A sign hanging outside Calgary-based JIR Solutions reads, "Get your foreign worker today!"

The almost one-year-old company specializes in bringing skilled workers to Alberta through its recruiters in the Czech Republic, Germany, Poland, Slovakia, Ukraine and Britain.

While some recruitment firms charge the prospective worker thousands of dollars just to line them up with a job in Alberta, JIR president Eric Rudy says his company does not. JIR charges the companies seeking employees a $1,000 administration fee, plus $320 for every month the worker is on contract, and assists newcomers to get settled by helping to find accommodations and introducing them to people who share their heritage.

"I think there's a lot of people trying to make money off this," sighed Serena Holbrook, general manager of Calgary-based Pockar Masonry, which has hired a handful of temporary foreign workers both independently and through brokers. "They don't have the workers' or employers' interests at heart."

Ms. Holbrook said that in some cases workers are being charged to come to Canada, employers are being charged once the labourers arrive -- and newcomers are being abandoned. Her company got a call "out of the blue" from a broker in Winnipeg late last year, inquiring whether they needed a bricklayer just arrived from Ukraine.

That bricklayer, 46-year-old Volodymyr Vakhnyanyn, saw an advertisement in his local paper about high-paying contract jobs in Alberta. He handed over about $3,800 to a Winnipeg employment broker, who promised to connect him with an employer. Once he arrived in Manitoba, though, there was no job waiting.

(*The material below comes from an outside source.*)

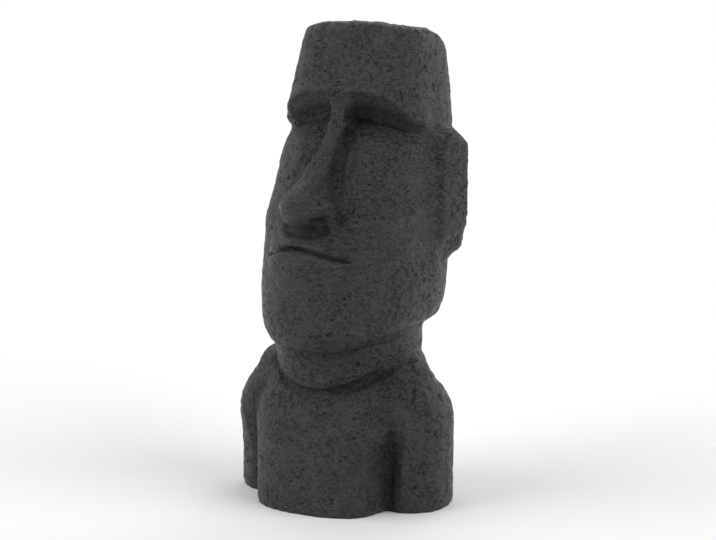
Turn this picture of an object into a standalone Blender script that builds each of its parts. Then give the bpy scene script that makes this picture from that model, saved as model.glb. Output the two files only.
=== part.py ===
"""A garden moai, cast in one piece: a long head leaning back, a neck, and a torso with arms at its sides.

The statue faces -Y, its own left is +X, and it stands on its flat underside at z = 0. The free form is drawn
in centimetres on a figure 56 cm tall, and the whole figure is then brought to the three driving sizes.
"""

from typing import NamedTuple

import bmesh
import bpy
import numpy as np

# Driving sizes of the real statue, in metres.
HEIGHT = 0.56
WIDTH = 0.27
DEPTH = 0.26

# The mesh: its columns on each half, from the middle of the front, past the ear, to the middle of the back.
FACE_COLUMNS = 20
BACK_COLUMNS = 8
MIDDLE_SPACING = 0.42
TEMPLE_SPACING = 1.0
NAPE_SPACING = 2.6
OUTLINE_SAMPLES = 400


class Section(NamedTuple):
    """One cross-section of the block, and the number of mesh rows up to the next one.

    front, side and back are its heights at the middle of the front, at the widest points and at the middle
    of the back. half is the half width, face and rear are the y of the front and the back, and widest is the
    y where it is widest. front_square and rear_square are the powers of the two half outlines: 2 is round,
    4 is boxy. arch is the power by which the front edge drops or climbs from its middle to its sides.
    """

    rows: int
    front: float
    side: float
    back: float
    half: float
    face: float
    widest: float
    rear: float
    front_square: float
    rear_square: float
    arch: float = 2.0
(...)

"I have empathy for these workers," Ms. Holbrook said. "My father came over [from the former Yugoslavia] with $5 in his pocket." She offered Mr. Vakhnyanyn a position. He took the bus to Calgary and Mr. Rudy's recruitment firm was hired to help him get settled.

Now, 2½ months later, Mr. Vakhnyanyn is kicking himself for not using a broker that didn't charge a fee. Still, he eventually wants to apply to stay in Canada permanently and bring over his wife. "I haven't been here long, but I feel better than I ever have been before."

Mr. McGowan, the labour leader, recently helped 14 Romanian welders and machinists who were being mistreated and scammed by their employment broker.

The men, who speak minimal English, were working for oil-field service companies near Edmonton. They claim the broker was breaking several labour laws, including illegally garnishing their weekly paycheques by 75 per cent. According to the workers' pay stubs, the broker was docking their pay for everything from furniture to transportation and rent.

Mr. McGowan said the system isn't set up to readily catch this type of exploitation because it's complaint-driven. He added it's "naïve" for provincial governments to expect foreign workers to lodge complaints because they would likely be sent home. "There is a dangerous power imbalance," he said.

By law, all temporary foreign workers are protected by provincial employment safety and labour rules. "Everyone is treated the same," said Lorelei Fiset-Cassidy, a spokeswoman for Alberta Employment, Immigration and Industry.

She said the government doesn't monitor temporary foreign workers "because the bureaucracy on that one would be crazy." However, she said the government recognizes that there is a "real disincentive" for temporary foreigner workers to lodge complaints. Of the more than 4,000 labour and employment complaints being investigated, she said, only 18 are from people who identified themselves as temporary foreign workers.

Back in Olds, townspeople have warmly welcomed the community's only Sri Lankan residents. Residents have donated furniture, dishes and clothing. Four of the men rent furnished rooms for $230 each in a one-storey home bought by the Sutherlands, while the other two have rented their own apartments.

"Everybody knows our names," beams Asiri Rupasinghe, 25. "Everyone is real nice. We really like our bosses. They are like our parents."

The hotel-management graduate said his job at Boston Pizza is "too easy" (he was used to working 15- to 20-hour days) and he'd like to work another job, but his contract doesn't allow it. The bachelor used his life savings and money from his parents to pay the more than $8,000 in fees to secure his job in Canada.

Mr. Rupasinghe said his dream is to eventually apply for permanent residence here, get married and either manage a hotel or become an executive chef. "I will probably stay here in Olds," he said. "I'm not sure if I went to another place I would be treated as well."